June 4, 2023

Watchdogs chase the truth

Watchdog journalism is alive and kicking in the local press.

Two Morning Call reporters, Spencer Soper and Paul Muschick, discuss investigative journalism to NCC students
Morning Call reporters Spencer Soper and Paul Muschick, discuss investigative journalism to NCC students

Morning Call reporters Spencer Soper and Paul Muschick discussed their investigative work during a March 28 presentation titled “Watchdogs: Journalism with Teeth.”

Investigative journalism shines a light where it’s needed. “There is a power simply in illumination,” Soper said during the presentation in College Center 220.

Critics say investigative journalism is not as strong as it once was for a variety of reasons, but Soper has not been deterred.

“Hard news sells. People want hard news,” he said.

Muschick agreed, saying, “There is an appetite for it.”

The Morning Call had an investigative team that printed about six stories a year, Muschick said, but the team no longer exists because the reporters have either left or are covering other areas.

But Soper and Muschick continue to do investigative work. Soper recently wrote a series on the Amazon distribution facility in Breinigsville, examining working conditions.

The Morning Call, which is based in Allentown, originally ran sort of “cheerleader stories” about Amazon, good news for thousands of unemployed people looking for work, Soper said.

Then he received a call from the angry mother of an Amazon employee.

The mother said that her son had applied for a temporary job and was hired, quitting his other job to focus solely on Amazon. But when her son arrived for his first day of work, Soper said, Amazon told him he didn’t have the job.

Soper contacted Amazon’s corporate public relations office but received no response, he said. “When there’s radio silence, that’s a sign of a red flag.”

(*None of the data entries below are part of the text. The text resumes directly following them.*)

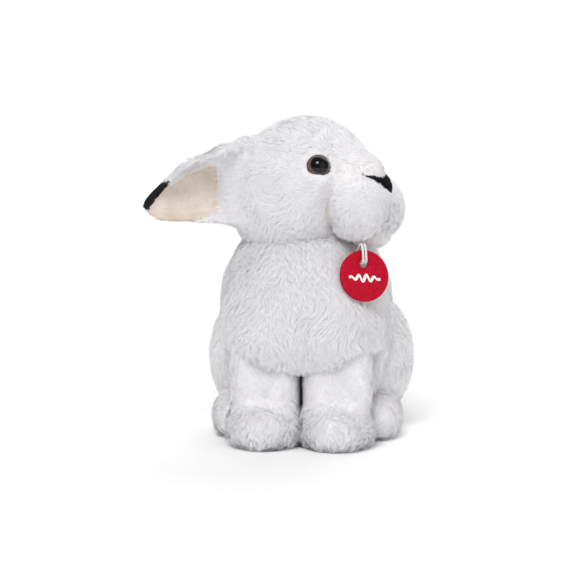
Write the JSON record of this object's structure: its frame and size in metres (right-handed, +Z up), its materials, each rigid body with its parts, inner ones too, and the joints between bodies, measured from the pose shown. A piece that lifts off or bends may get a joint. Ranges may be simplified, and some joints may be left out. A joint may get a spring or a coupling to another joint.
{
  "type": "plush rabbit",
  "caption": "Stuffed fabric rabbit sitting upright with its head turned, laid-back ears, button eyes and a round hang tag.",
  "frame": {"origin": "on the floor at the middle of the flat seat the toy rests on", "axes": "+Z up, -Y the way the chest and front legs face, +X the toy's own left"},
  "size_m": [0.1792, 0.167, 0.209],
  "materials": {
    "white_plush": "long soft white pile",
    "black_plush": "short black pile",
    "ear_lining": "short cream pile",
    "stuffing": "loose polyester fibre",
    "eye": "glossy brown and black",
    "eye_washer": "matt",
    "tag": "red, lightly textured",
    "tag_cord": "white cotton cord"
  },
  "bodies": {
    "torso": {"seat_panel": "white_plush", "chest_panel": "white_plush", "underbelly_panel": "white_plush", "back_panel_left": "white_plush", "back_panel_right": "white_plush", "torso_filling": "stuffing", "haunch_skin_left": "white_plush", "haunch_filling_left": "stuffing", "haunch_skin_right": "white_plush", "haunch_filling_right": "stuffing", "hind_foot_skin_left": "white_plush", "hind_foot_filling_left": "stuffing", "hind_foot_skin_right": "white_plush", "hind_foot_filling_right": "stuffing", "tail_skin": "white_plush", "tail_filling": "stuffing"},
    "neck": {"neck_filling": "stuffing"},
    "head": {"head_side_left": "white_plush", "head_side_right": "white_plush", "head_gusset": "white_plush", "head_filling": "stuffing", "muzzle_skin_left": "white_plush", "muzzle_filling_left": "stuffing", "muzzle_skin_right": "white_plush", "muzzle_filling_right": "stuffing", "chin_skin": "white_plush", "chin_filling": "stuffing", "nose_bridge_skin": "white_plush", "nose_bridge_filling": "stuffing", "nose_patch": "black_plush", "eye_left": "eye", "eye_right": "eye", "eye_washer_left": "eye_washer", "eye_washer_right": "eye_washer"},
    "ear_left": {"ear_back_left": "white_plush", "ear_tip_left": "black_plush", "ear_lining_left": "ear_lining"},
    "ear_right": {"ear_back_right": "white_plush", "ear_tip_right": "black_plush", "ear_lining_right": "ear_lining"},
    "front_leg_left": {"front_leg_skin_left": "white_plush", "front_paw_skin_left": "white_plush", "front_leg_filling_left": "stuffing"},
    "front_leg_right": {"front_leg_skin_right": "white_plush", "front_paw_skin_right": "white_plush", "front_leg_filling_right": "stuffing"},
    "tag": {"tag_disc": "tag", "tag_knot": "tag_cord", "tag_cord_left": "tag_cord", "tag_cord_right": "tag_cord"}
  },
  "joints": [
    {"name": "head_turn", "type": "hinge", "parent": "torso", "child": "neck", "pos_m": [0, 0.004, 0.163], "axis": [0, 0, 1], "range_deg": [-6, 20], "stiffness_Nm_per_rad": 0.25},
    {"name": "head_nod", "type": "hinge", "parent": "neck", "child": "head", "pos_m": [0, 0.004, 0.163], "axis": [-0.4695, -0.8829, 0], "range_deg": [0, 10], "stiffness_Nm_per_rad": 1.2},
    {"name": "ear_left_flop", "type": "hinge", "parent": "head", "child": "ear_left", "pos_m": [-0.01479, 0.04754, 0.176], "axis": [0.9017, 0.4323, 0], "range_deg": [-5, 30], "stiffness_Nm_per_rad": 0.05},
    {"name": "ear_right_flop", "type": "hinge", "parent": "head", "child": "ear_right", "pos_m": [-0.04437, -0.00809, 0.176], "axis": [-0.1458, 0.9893, 0], "range_deg": [-5, 30], "stiffness_Nm_per_rad": 0.05},
    {"name": "front_leg_left_swing", "type": "hinge", "parent": "torso", "child": "front_leg_left", "pos_m": [0.0235, -0.028, 0.066], "axis": [-1, 0, 0], "range_deg": [0, 30], "stiffness_Nm_per_rad": 0.3},
    {"name": "front_leg_right_swing", "type": "hinge", "parent": "torso", "child": "front_leg_right", "pos_m": [-0.0235, -0.028, 0.066], "axis": [-1, 0, 0], "range_deg": [0, 30], "stiffness_Nm_per_rad": 0.3},
    {"name": "tag_swing", "type": "hinge", "parent": "torso", "child": "tag", "pos_m": [0.0347, -0.0257, 0.1225], "axis": [0.4134, -0.8865, 0.2079], "range_deg": [-12, 12]}
  ]
}
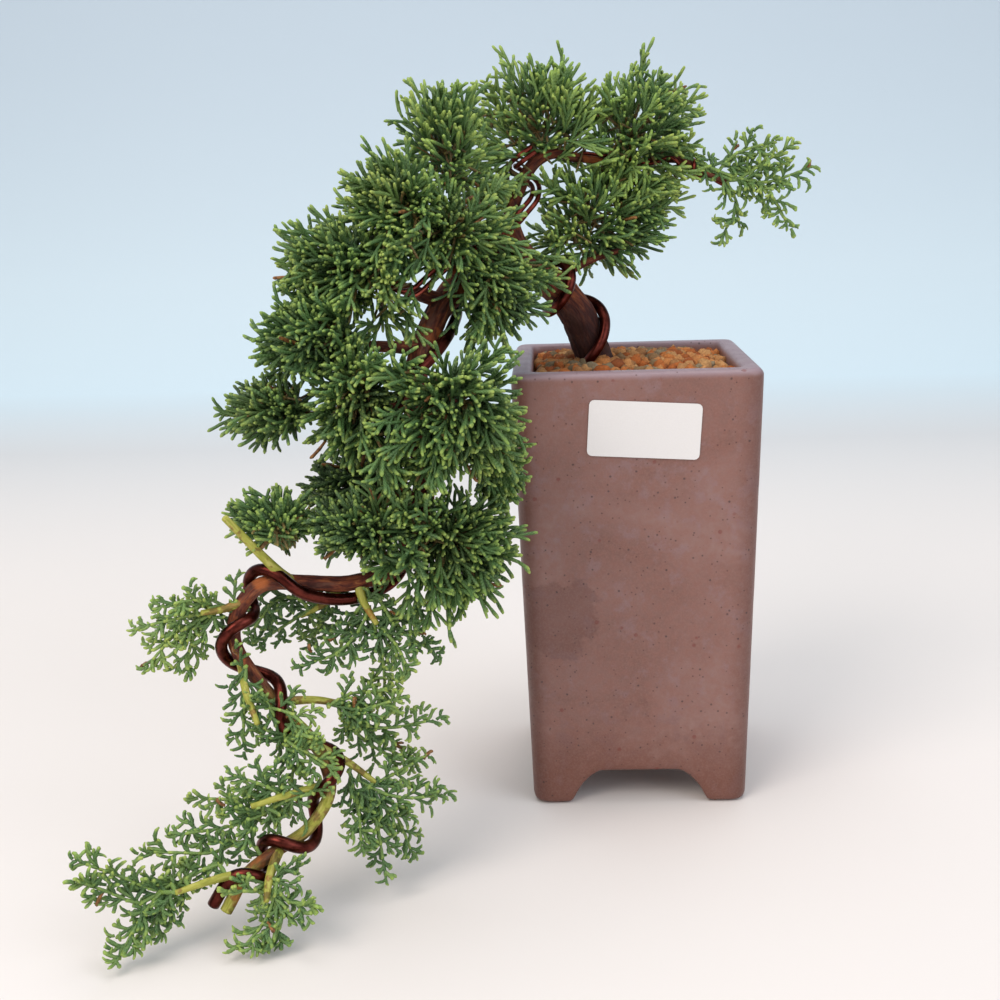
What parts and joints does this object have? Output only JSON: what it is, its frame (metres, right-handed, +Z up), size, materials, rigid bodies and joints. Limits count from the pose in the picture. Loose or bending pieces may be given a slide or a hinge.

When Soper later heard that Amazon officials would be visiting Lehigh Carbon Community College, he drove over to see whether he could talk to someone.

Soper said he was sitting outside waiting to find someone to speak to when two men sat down near him. Overhearing them discuss email problems Amazon was having with applicants, he approached them.

Soper introduced himself as a reporter and said he was trying to write a story on Amazon. Both men referred Soper to the corporate public relations office, only telling him that they had technological glitches with their emails but that everything was fixed.

Soper told them he had spoken to the public relations office already but asked the men to call the office and tell them that he was trying to write a story and needed information. He never got a response from Amazon, but the story ran anyway.

“How many people left their jobs for Amazon to show up and not have one? That’s a pretty big deal,” he said.

Initially the story was not a big deal but it got the ball rolling, Soper said.

Stories such as this develop into a series and effect a change, Muschick said.

Soper began hearing from Amazon warehouse employees soon after the article ran.

“Most people would say, ‘You don’t even know the half of it,’” Soper said.

He learned that ambulances were stationed in the parking lots in case workers collapsed due to harsh working conditions in the warehouse. He was told that although temperatures rose to 110 degrees or higher, workers were still expected to meet their daily work quota.

Soper dug further, gaining enough information to write an article on the working conditions.

Although Amazon never responded to Soper, only offering a small corporate statement, it spent more than $50 million on installing air conditioning in its warehouses across the country, Soper said.

Soper’s work earned him a Sidney Award, a monthly award that focuses on investigative pieces that nurture social and economic consciousness.

Muschick has done his own investigative work, helping military veterans obtain benefits that had promised them. He wrote columns about how they had been previously denied.

Soper and Muschick had advice for journalism students.

“Let people know you’re not going to go away,” Muschick said. “Let the company know you’re not going away and become a contact for concerned people.”

Soper stressed the importance of getting people to trust you and in turn writing an accurate story that helps and protects them.

Both reporters told students not to get discouraged. “Stick to your guns,” Muschick said.

Muschick said that there will always be a need for journalists, and that investigative journalism is still going strong at The Morning Call.

Both said they liked their work a lot. “It’s fun. I enjoy going to work,” Soper said.

Soper told about how he woke up one Saturday after his Amazon story ran, feeling good. He took his children to Breinigsville and pulled his car over on the side of the road. Getting out of the car, they watched as helicopters flew in air conditioners to the warehouse he had written about in his series.

“I said to my kids, ‘You’re dad made that happen,’” Soper said.

People were suffering and he was able to make it better. “It made me feel like a good citizen,” he said.

Watchdogs: Journalism with Teeth was sponsored by NCC’s Journalism program.